You couldn’t help but feel Fantino’s pride as he shared the flag-festooned stage Monday at the meeting’s first assembly with, among others, FBI director Robert Mueller, who gave a speech at the gathering.

By Tuesday, however, Fantino was fending off questions about a no-confidence vote the police union says it intends to hold on his leadership. The timing couldn’t have been worse.

Tensions between Toronto Police Association president Craig Bromell and the chief have been brewing for months. So bad have things been that minor quarrels about the use of police fax machines for union business have exploded into full-blown court battles.

Much dirty laundry has been aired.

Details emerging from one downtown courtroom are particularly disturbing in what they say about Fantino’s ability to implement a much-needed crackdown on problem cops. It’s been revealed that one of Fantino’s senior officers bucked the chief to leak sensitive details to a lawyer defending cops who allegedly pocketed money from a drug bust. The case is an indication not only of how many feathers Fantino is ruffling but also of what some in the force feel about his leadership.

It would all be front-page news were we not living in the post-September 11 era. In a twisted way, the incident that changed the world has helped to save what to date can only be characterized as a moribund term.

There’s been no kiddie porn ring to entice the media, as there was in London, where the chief ruled for several years. No corruption scandal of higher-ups to clean up, as there was at his last gig in York region. Instead, Fantino’s sojourn in the Big Smoke has been occupied mostly with campaigns to rid the streets of graffiti and to ticket cyclists who don’t make full stops at stop signs.

The anti-terrorism hysteria could end up saving his ass. And he knows it. He’s squeezing it for all it’s worth.

A master at using public hysteria to pad his bloated budget, he issued his usual warnings about the force needing more money — an extra $60 million, to be exact — to fight the threat. Sixty mil would go a long way toward buying loyalties and righting a ship that, to hear Bromell and others tell it, is headed for the rocks.

Of course, all organizations, especially police, are hypersensitive to change.

Chiefs who attempt to impose a modern corporate model on what is essentially a military organization are bound to knock heads with unions trying to protect their members and senior officers hell-bent on guarding their turf. All the ingredients are there for fear, distrust and disaster. A leader has to walk a tightrope.

And in this regard, the criticisms being levelled at Fantino range from his authoritarian management style to the mundane, like his edict requiring cops to take lunch at prescribed hours.

Permeating it all is the personality conflict between two control freaks: Fantino, the force unto himself, and Bromell, the immovable object.

As Robert Rogers, CEO of the Pittsburgh-based Development Dimensions International, points out in a paper presented at the police chiefs conference this week, “Without high trust, no effort can succeed.”

Rogers says that creating a vision that promotes trust requires fostering “an environment where leaders seek ideas from others.
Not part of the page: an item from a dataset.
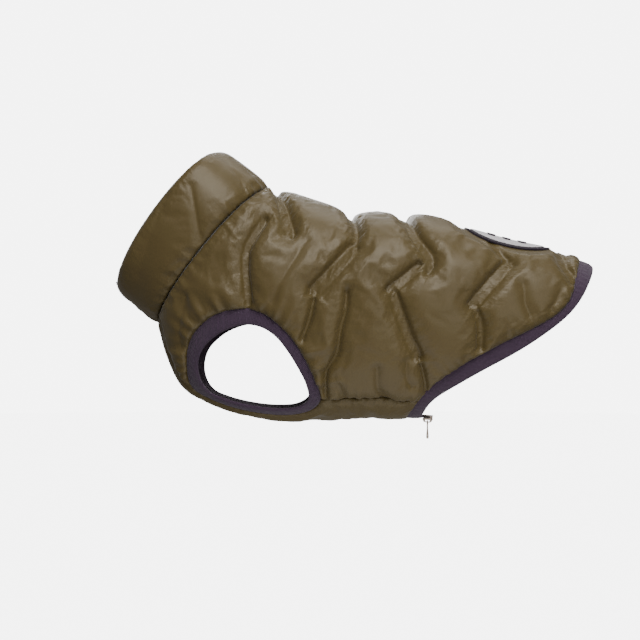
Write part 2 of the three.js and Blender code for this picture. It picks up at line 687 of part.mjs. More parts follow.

“A vicious cycle begins,” says Rogers, “when leaders distrust what people tell them and when employees don’t trust their leaders enough to tell (them) the truth.”

Rogers could have been talking about Fantino. Senior officers won’t tell him what they think for fear of recriminations.

He’s already managed to do that with the rank and file, who’ve been on a de facto work-to-rule campaign for months now.

A police force whose officers will do no more than required, says Kevin Gilmartin, another presenter at the conference, has taken the first step down the road toward corruption. “Acts of omission,” he says, “become acts of commission.

Gilmartin says, “The only thing cops control is their integrity — and it’s the first thing malcontent cops are willing to sell out.”